DATASET CONTENT »

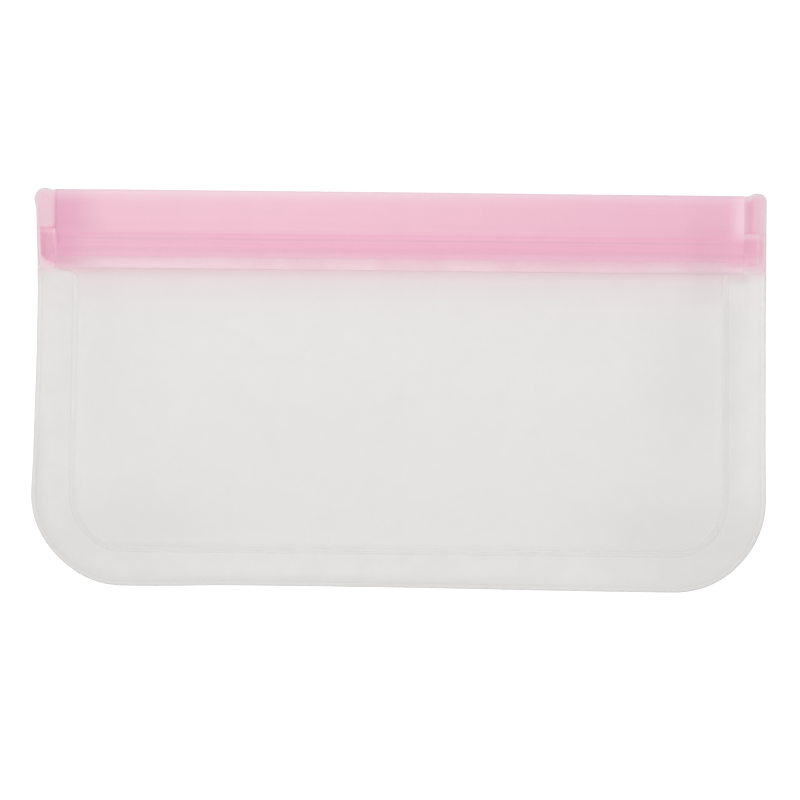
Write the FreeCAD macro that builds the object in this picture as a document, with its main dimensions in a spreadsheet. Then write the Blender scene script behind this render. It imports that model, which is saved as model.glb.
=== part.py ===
"""Reusable storage bag: two frosted film walls, a pressed weld border and an extruded double zip.

The bag lies flat on its back: X runs along the zip, Y from the base to the zip, Z out of the front.
Sketches measure Y up from the base edge. The placement of each body then centres the bag in Y.
"""

import FreeCAD
import Part
import os
import re
import Sketcher

PARTS_FOLDER = "parts"
TRACKS = ("upper", "lower")  # parallel tracks in the zip
SAME_PLACE = 1e-6  # points closer than this are one point
SIDES = (("left", -1), ("right", 1))

# Driving dimensions in millimetres.
SIZES = (
    ("bag_width", 220.0, "widest, at the top of the base corners"),
    ("zip_width", 218.2, "width at the lip edge"),
    ("bag_height", 118.4, "base edge to lip edge"),
    ("base_corner", 26.0, "radius of the two base corners"),
    ("film", 0.4, "thickness of one film wall"),
    ("film_gap", 0.3, "air between the front wall and the welds around it"),
    ("rim_width", 1.4, "sealed edge bead"),
    ("rim_height", 0.9, "height of the edge bead"),
    ("border_height", 0.7, "thickness where both films are fused"),
    ("seam_inset", 11.4, "side edge to pocket seam"),
    ("seam_inset_base", 10.2, "base edge to pocket seam"),
    ("seam_corner", 15.0, "outer radius of the pocket seam"),
    ("seam_width", 1.8, "pocket seam, both lines"),
    ("seam_height", 0.5, "thickness of the pressed seam"),
    ("seam_line", 0.5, "width of the groove between the two lines"),
    ("seam_groove", 0.15, "depth of the groove between the two lines"),
    ("strip_depth", 23.5, "lip edge to the lower edge of the zip strip"),
    ("flange_width", 3.6, "part of the strip that the film is fused to"),
    ("lip_height", 12.7, "free lip above the tracks"),
    ("lip_droop", 1.2, "how far the free edge of the front lip leans back"),
    ("web", 0.5, "thickness of the strip"),
    ("first_track", 14.5, "lip edge to the middle of the first track"),
    ("track_pitch", 3.6, "middle to middle of the tracks"),
    ("channel_width", 2.8, "outside of a female track"),
    ("channel_wall", 0.45, "side wall of a female track"),
    ("channel_height", 1.8, "female track above its strip"),
    ("channel_hook", 0.4, "height of the hooks at the mouth of a female track"),
    ("bead_width", 1.2, "head of a male track"),
    ("bead_neck", 0.7, "neck of a male track"),
    ("bead_height", 0.9, "height of the head of a male track"),
    ("bead_clearance", 0.1, "head to hook, each side"),
    ("floor_clearance", 0.2, "head to channel floor, and channel to front strip"),
    ("end_weld", 5.7, "width of the pressed ends of the zip"),
    ("lip_weld_height", 1.6, "thickness of the pressed end of the lips"),
    ("ear_rise", 0.7, "melted corner above the lip edge"),
    ("ear_corner", 2.3, "outer radius of the melted corner"),
    ("ear_inner_corner", 0.8, "inner radius of the melted corner"),
    ("track_weld_inset", 0.5, "crushed track end to side edge"),
    ("track_weld_top", 11.7, "lip edge to the top of the crushed track end"),
    ("track_weld_lap", 1.3, "crushed track end over the fused film"),
    ("track_weld_height", 2.2, "thickness of the crushed track end"),
    ("track_weld_corner", 2.5, "outer lower radius of the crushed track end"),
    ("weld_edge", 0.3, "rounding of the upper edges of the end welds"),
    ("shoulder", 12.0, "how far inside the seam the front wall reaches its full height"),
    ("base_rise", 24.0, "base of the pocket to the first full section"),
    ("zip_run", 22.0, "last full section to the zip"),
    ("low_shoulder", 4.5, "inside height of the pocket at its lower shoulders"),
    ("low_crown", 5.6, "inside height of the pocket at its lower middle"),
    ("mid_shoulder", 5.0, "inside height at the shoulders, halfway up"),
    ("mid_crown", 6.3, "inside height in the middle, halfway up"),
    ("high_shoulder", 4.5, "inside height at the upper shoulders"),
    ("high_crown", 5.4, "inside height at the upper middle"),
)

# Lines that several pieces share, measured from the base edge or from the surface the bag lies on.
STRIP_EDGE = "(bag_height - strip_depth)"
FILM_EDGE = "(bag_height - strip_depth + flange_width)"
LIP_ROOT = "(bag_height - lip_height)"
TRACK_LINE = "(bag_height - first_track)"
STRIP_END = "(zip_width / 2 - end_weld)"
BACK_FACE = "(film + web)"
CHANNEL_TOP = "(film + web + channel_height)"
FRONT_FACE = "(film + web + channel_height + floor_clearance)"
TRACK_WELD_TOP = "(bag_height - track_weld_top)"

doc = FreeCAD.newDocument("storage_bag")


# ---------------------------------------------------------------- sheet and sketch helpers


def make_sheet():
    """Writes the driving dimensions, one row each: name, value and what it measures."""
    sheet = doc.addObject("Spreadsheet::Sheet", "Dimensions")
    for row, (name, value, meaning) in enumerate(SIZES, start=1):
        sheet.set(f"A{row}", name)
        sheet.set(f"B{row}", str(value))
        sheet.set(f"C{row}", meaning)
        sheet.setAlias(f"B{row}", name)
    doc.recompute()


def sized(expression):
    """Turns the plain names in an expression into references to the sheet."""
    return re.sub(r"[a-z_]+", lambda name: f"Dimensions.{name.group(0)}", expression)


def value(thing, expression):
    """The number that an expression gives now."""
    return float(thing.evalExpression(sized(expression)))


def make_body(label):
    """An empty body, placed so that the middle of the bag is at Y = 0."""
    body = doc.addObject("PartDesign::Body", label)
    body.Label = label
    body.setExpression("Placement.Base.y", sized("-(bag_height + ear_rise) / 2"))
    return body


def plane_of(body, role):
    return next(f for f in body.Origin.OriginFeatures if f.Role == role)


def make_sketch(body, name, role="XY_Plane", offset="0"):
    """A sketch on one of the body's own planes, moved along its normal by offset."""
    sketch = body.newObject("Sketcher::SketchObject", name)
    sketch.AttachmentSupport = [(plane_of(body, role), "")]
    sketch.MapMode = "FlatFace"
    sketch.setExpression("AttachmentOffset.Base.z", sized(offset))
    return sketch


def constrain(sketch, kind, places, expression):
    """Adds a constraint whose size follows an expression."""
    index = sketch.addConstraint(Sketcher.Constraint(kind, *places, value(sketch, expression)))
    sketch.setExpression(f"Constraints[{index}]", sized(expression))


def pin(sketch, place, across, up, side=1):
    """Fixes a point at a distance across and up from the sketch's origin, on either side of it."""
    if across == "0":
        sketch.addConstraint(Sketcher.Constraint("PointOnObject", *place, -2))
    else:
        ends = (-1, 1, *place) if side > 0 else (*place, -1, 1)
        constrain(sketch, "DistanceX", ends, across)
    constrain(sketch, "DistanceY", (-1, 1, *place), up)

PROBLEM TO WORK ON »
Go through the listing and copy all of it exactly.

SOLUTION BELOW »
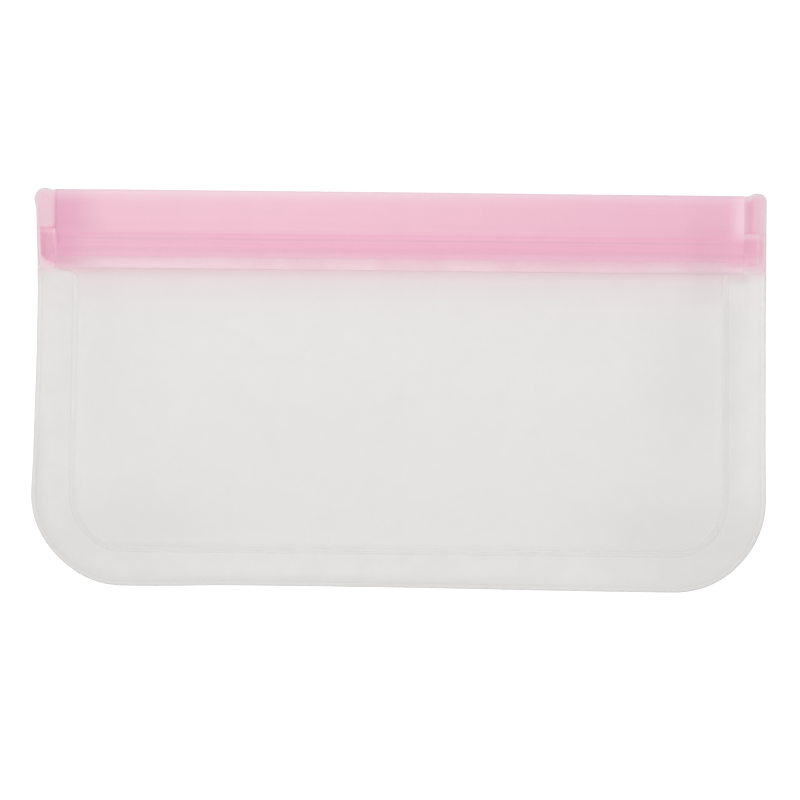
Write the FreeCAD macro that builds the object in this picture as a document, with its main dimensions in a spreadsheet. Then write the Blender scene script behind this render. It imports that model, which is saved as model.glb.
=== part.py ===
"""Reusable storage bag: two frosted film walls, a pressed weld border and an extruded double zip.

The bag lies flat on its back: X runs along the zip, Y from the base to the zip, Z out of the front.
Sketches measure Y up from the base edge. The placement of each body then centres the bag in Y.
"""

import FreeCAD
import Part
import os
import re
import Sketcher

PARTS_FOLDER = "parts"
TRACKS = ("upper", "lower")  # parallel tracks in the zip
SAME_PLACE = 1e-6  # points closer than this are one point
SIDES = (("left", -1), ("right", 1))

# Driving dimensions in millimetres.
SIZES = (
    ("bag_width", 220.0, "widest, at the top of the base corners"),
    ("zip_width", 218.2, "width at the lip edge"),
    ("bag_height", 118.4, "base edge to lip edge"),
    ("base_corner", 26.0, "radius of the two base corners"),
    ("film", 0.4, "thickness of one film wall"),
    ("film_gap", 0.3, "air between the front wall and the welds around it"),
    ("rim_width", 1.4, "sealed edge bead"),
    ("rim_height", 0.9, "height of the edge bead"),
    ("border_height", 0.7, "thickness where both films are fused"),
    ("seam_inset", 11.4, "side edge to pocket seam"),
    ("seam_inset_base", 10.2, "base edge to pocket seam"),
    ("seam_corner", 15.0, "outer radius of the pocket seam"),
    ("seam_width", 1.8, "pocket seam, both lines"),
    ("seam_height", 0.5, "thickness of the pressed seam"),
    ("seam_line", 0.5, "width of the groove between the two lines"),
    ("seam_groove", 0.15, "depth of the groove between the two lines"),
    ("strip_depth", 23.5, "lip edge to the lower edge of the zip strip"),
    ("flange_width", 3.6, "part of the strip that the film is fused to"),
    ("lip_height", 12.7, "free lip above the tracks"),
    ("lip_droop", 1.2, "how far the free edge of the front lip leans back"),
    ("web", 0.5, "thickness of the strip"),
    ("first_track", 14.5, "lip edge to the middle of the first track"),
    ("track_pitch", 3.6, "middle to middle of the tracks"),
    ("channel_width", 2.8, "outside of a female track"),
    ("channel_wall", 0.45, "side wall of a female track"),
    ("channel_height", 1.8, "female track above its strip"),
    ("channel_hook", 0.4, "height of the hooks at the mouth of a female track"),
    ("bead_width", 1.2, "head of a male track"),
    ("bead_neck", 0.7, "neck of a male track"),
    ("bead_height", 0.9, "height of the head of a male track"),
    ("bead_clearance", 0.1, "head to hook, each side"),
    ("floor_clearance", 0.2, "head to channel floor, and channel to front strip"),
    ("end_weld", 5.7, "width of the pressed ends of the zip"),
    ("lip_weld_height", 1.6, "thickness of the pressed end of the lips"),
    ("ear_rise", 0.7, "melted corner above the lip edge"),
    ("ear_corner", 2.3, "outer radius of the melted corner"),
    ("ear_inner_corner", 0.8, "inner radius of the melted corner"),
    ("track_weld_inset", 0.5, "crushed track end to side edge"),
    ("track_weld_top", 11.7, "lip edge to the top of the crushed track end"),
    ("track_weld_lap", 1.3, "crushed track end over the fused film"),
    ("track_weld_height", 2.2, "thickness of the crushed track end"),
    ("track_weld_corner", 2.5, "outer lower radius of the crushed track end"),
    ("weld_edge", 0.3, "rounding of the upper edges of the end welds"),
    ("shoulder", 12.0, "how far inside the seam the front wall reaches its full height"),
    ("base_rise", 24.0, "base of the pocket to the first full section"),
    ("zip_run", 22.0, "last full section to the zip"),
    ("low_shoulder", 4.5, "inside height of the pocket at its lower shoulders"),
    ("low_crown", 5.6, "inside height of the pocket at its lower middle"),
    ("mid_shoulder", 5.0, "inside height at the shoulders, halfway up"),
    ("mid_crown", 6.3, "inside height in the middle, halfway up"),
    ("high_shoulder", 4.5, "inside height at the upper shoulders"),
    ("high_crown", 5.4, "inside height at the upper middle"),
)

# Lines that several pieces share, measured from the base edge or from the surface the bag lies on.
STRIP_EDGE = "(bag_height - strip_depth)"
FILM_EDGE = "(bag_height - strip_depth + flange_width)"
LIP_ROOT = "(bag_height - lip_height)"
TRACK_LINE = "(bag_height - first_track)"
STRIP_END = "(zip_width / 2 - end_weld)"
BACK_FACE = "(film + web)"
CHANNEL_TOP = "(film + web + channel_height)"
FRONT_FACE = "(film + web + channel_height + floor_clearance)"
TRACK_WELD_TOP = "(bag_height - track_weld_top)"

doc = FreeCAD.newDocument("storage_bag")


# ---------------------------------------------------------------- sheet and sketch helpers


def make_sheet():
    """Writes the driving dimensions, one row each: name, value and what it measures."""
    sheet = doc.addObject("Spreadsheet::Sheet", "Dimensions")
    for row, (name, value, meaning) in enumerate(SIZES, start=1):
        sheet.set(f"A{row}", name)
        sheet.set(f"B{row}", str(value))
        sheet.set(f"C{row}", meaning)
        sheet.setAlias(f"B{row}", name)
    doc.recompute()


def sized(expression):
    """Turns the plain names in an expression into references to the sheet."""
    return re.sub(r"[a-z_]+", lambda name: f"Dimensions.{name.group(0)}", expression)


def value(thing, expression):
    """The number that an expression gives now."""
    return float(thing.evalExpression(sized(expression)))


def make_body(label):
    """An empty body, placed so that the middle of the bag is at Y = 0."""
    body = doc.addObject("PartDesign::Body", label)
    body.Label = label
    body.setExpression("Placement.Base.y", sized("-(bag_height + ear_rise) / 2"))
    return body


def plane_of(body, role):
    return next(f for f in body.Origin.OriginFeatures if f.Role == role)


def make_sketch(body, name, role="XY_Plane", offset="0"):
    """A sketch on one of the body's own planes, moved along its normal by offset."""
    sketch = body.newObject("Sketcher::SketchObject", name)
    sketch.AttachmentSupport = [(plane_of(body, role), "")]
    sketch.MapMode = "FlatFace"
    sketch.setExpression("AttachmentOffset.Base.z", sized(offset))
    return sketch


def constrain(sketch, kind, places, expression):
    """Adds a constraint whose size follows an expression."""
    index = sketch.addConstraint(Sketcher.Constraint(kind, *places, value(sketch, expression)))
    sketch.setExpression(f"Constraints[{index}]", sized(expression))


def pin(sketch, place, across, up, side=1):
    """Fixes a point at a distance across and up from the sketch's origin, on either side of it."""
    if across == "0":
        sketch.addConstraint(Sketcher.Constraint("PointOnObject", *place, -2))
    else:
        ends = (-1, 1, *place) if side > 0 else (*place, -1, 1)
        constrain(sketch, "DistanceX", ends, across)
    constrain(sketch, "DistanceY", (-1, 1, *place), up)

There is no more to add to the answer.